I'm neither Elizabethan nor especially modern, but I like comedy to be funny (why am I bothering with Shakespeare then, you cry? Who knows) and that ending for the Malvolio plot sours the thing for me. It didn't use to, but it does now. Maybe writing my primitive stick-figure Malvolio brought it home to me. I think, now, I would like to see it done this way:
CLOWN: ...and thus the whirligig of time brings in his revenges.
Long pause. ZOOM IN (if we're on film) on MALVOLIO's face, still set in angry, minatory lines, as he looks from side to side; he is thinking, of his shattered dreams, his outraged dignity, his recent discomfort; looking at his own behaviour, at himself, suddenly from an unaccustomed angle. He makes a small noise; it might be a cough. Again. Twice more, and suddenly it's clear that he's actually laughing, in a queer, stifled way. Not uproariously, not naturally, but he's seeing himself as funny for the first time in his adult life, and it's doing him good. And gradually, the laughter is joined by a smile. An evil smile.
MALVOLIO: (rounding on CLOWN and others, almost playfully) I'll be revenged on the whole pack of you! (Exit, still chuckling)
I know. It's me. I just love redemption, and I don't see why in a comedy even Malvolio shouldn't get it. And I like my happy endings happy.
I wonder if anyone's ever played it that way?
His last line bothers me.
On the face of it, he's a simple enough character; an upper servant who puts on the Puritan act and derives satisfaction from sneering at almost everybody else, nobles and servants alike, while nursing a festering ambition to be the master of all. A hypocrite, devoid of wit or humour, who gets his comeuppance in the form of a cruelly perceptive practical joke played on him by the people he despises. I burlesqued him briefly in the Eight-Man Austin, and I was planning for my burlesque to end on the same note as Shakespeare's original, but somehow it didn't turn out that way.
Malvolio, having been locked in a dark room for a day and a night on (supposed) suspicion of insanity, is released and brought before Olivia, his employer, whom he intemperately charges with having mistreated him. She denies it, the culprits own up, and the Clown, one of Malvolio's chief victims, reminds him of the sneers and scorns he has lavished on all those around him. "And thus," says the Clown, "the whirligig of time brings in his revenges."
"I'll be revenged on the whole pack of you!" Malvolio says, and sweeps out. As usual with Shakespeare, there's no indication how the line should be played, and in the (admittedly few) versions I've seen, it's done straight, somewhere along a line between simmering resentment and full-blown spitting rage. Malvolio is Malvolio to the end. And this might well have suited the mood of both Elizabethan audiences, who would have had no love for Puritans--especially fake ones--and modern audiences who tend to be rather solicitous of Malvolio's feelings and think him cruelly hard done by.

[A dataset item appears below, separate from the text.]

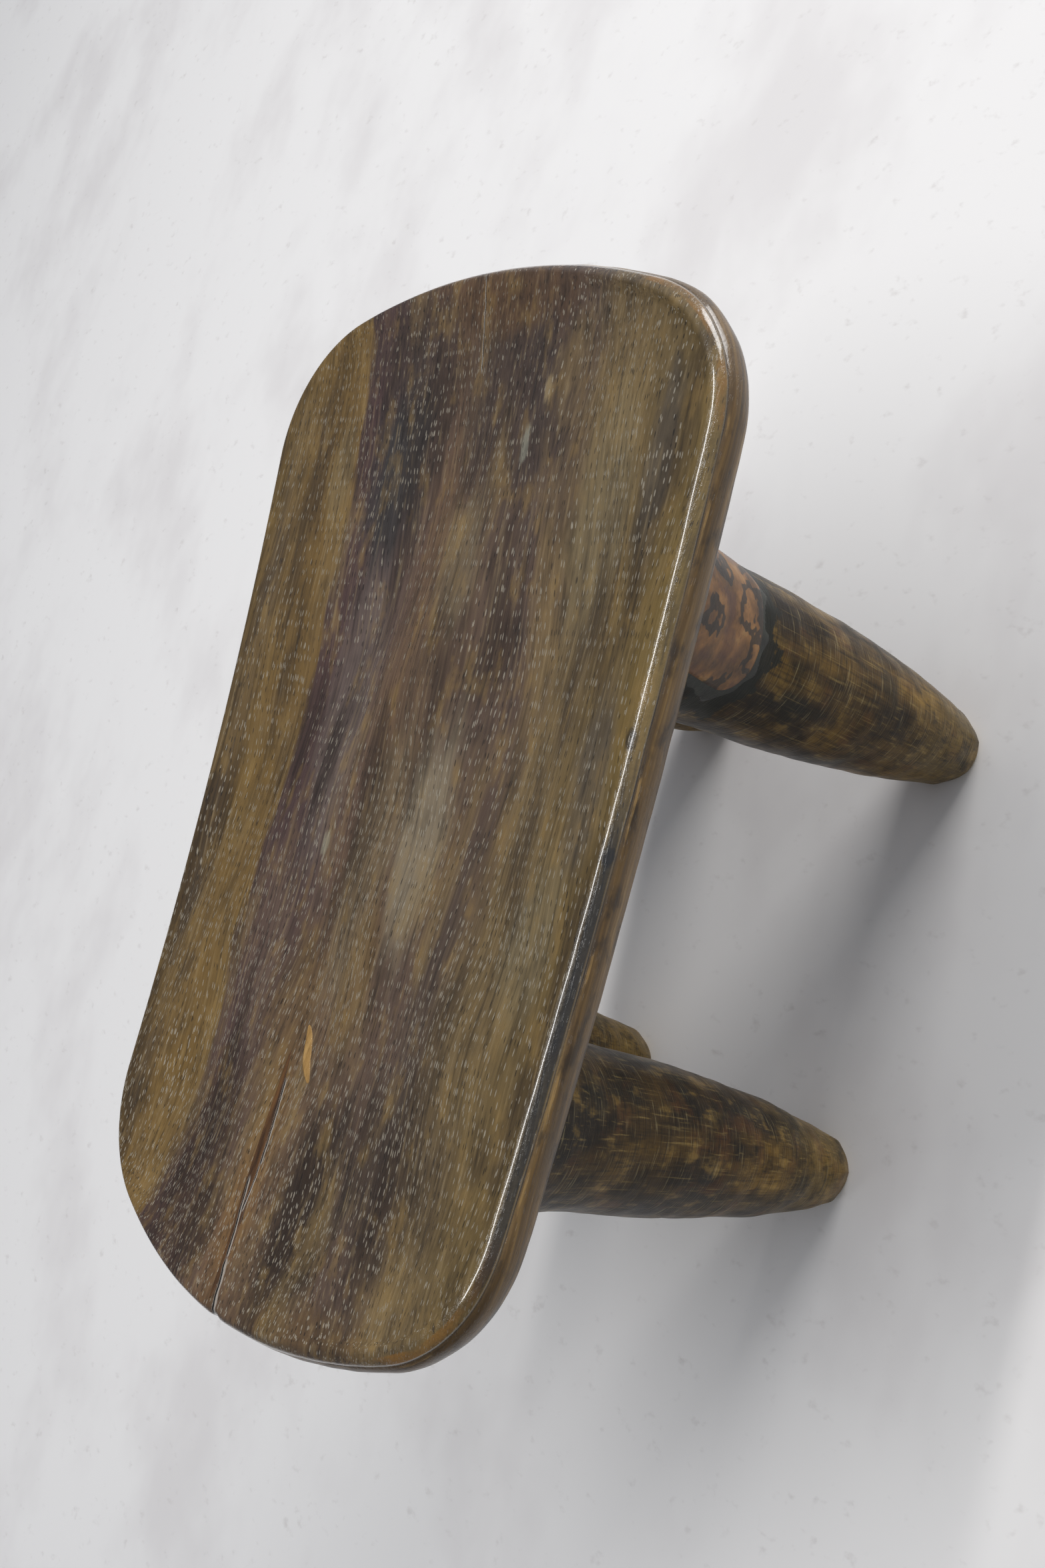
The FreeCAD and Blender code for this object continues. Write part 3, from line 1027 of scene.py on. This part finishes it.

I'm neither Elizabethan nor especially modern, but I like comedy to be funny (why am I bothering with Shakespeare then, you cry? Who knows) and that ending for the Malvolio plot sours the thing for me. It didn't use to, but it does now. Maybe writing my primitive stick-figure Malvolio brought it home to me. I think, now, I would like to see it done this way:
CLOWN: ...and thus the whirligig of time brings in his revenges.
Long pause. ZOOM IN (if we're on film) on MALVOLIO's face, still set in angry, minatory lines, as he looks from side to side; he is thinking, of his shattered dreams, his outraged dignity, his recent discomfort; looking at his own behaviour, at himself, suddenly from an unaccustomed angle. He makes a small noise; it might be a cough. Again. Twice more, and suddenly it's clear that he's actually laughing, in a queer, stifled way. Not uproariously, not naturally, but he's seeing himself as funny for the first time in his adult life, and it's doing him good. And gradually, the laughter is joined by a smile. An evil smile.
MALVOLIO: (rounding on CLOWN and others, almost playfully) I'll be revenged on the whole pack of you! (Exit, still chuckling)
I know. It's me. I just love redemption, and I don't see why in a comedy even Malvolio shouldn't get it. And I like my happy endings happy.
I wonder if anyone's ever played it that way?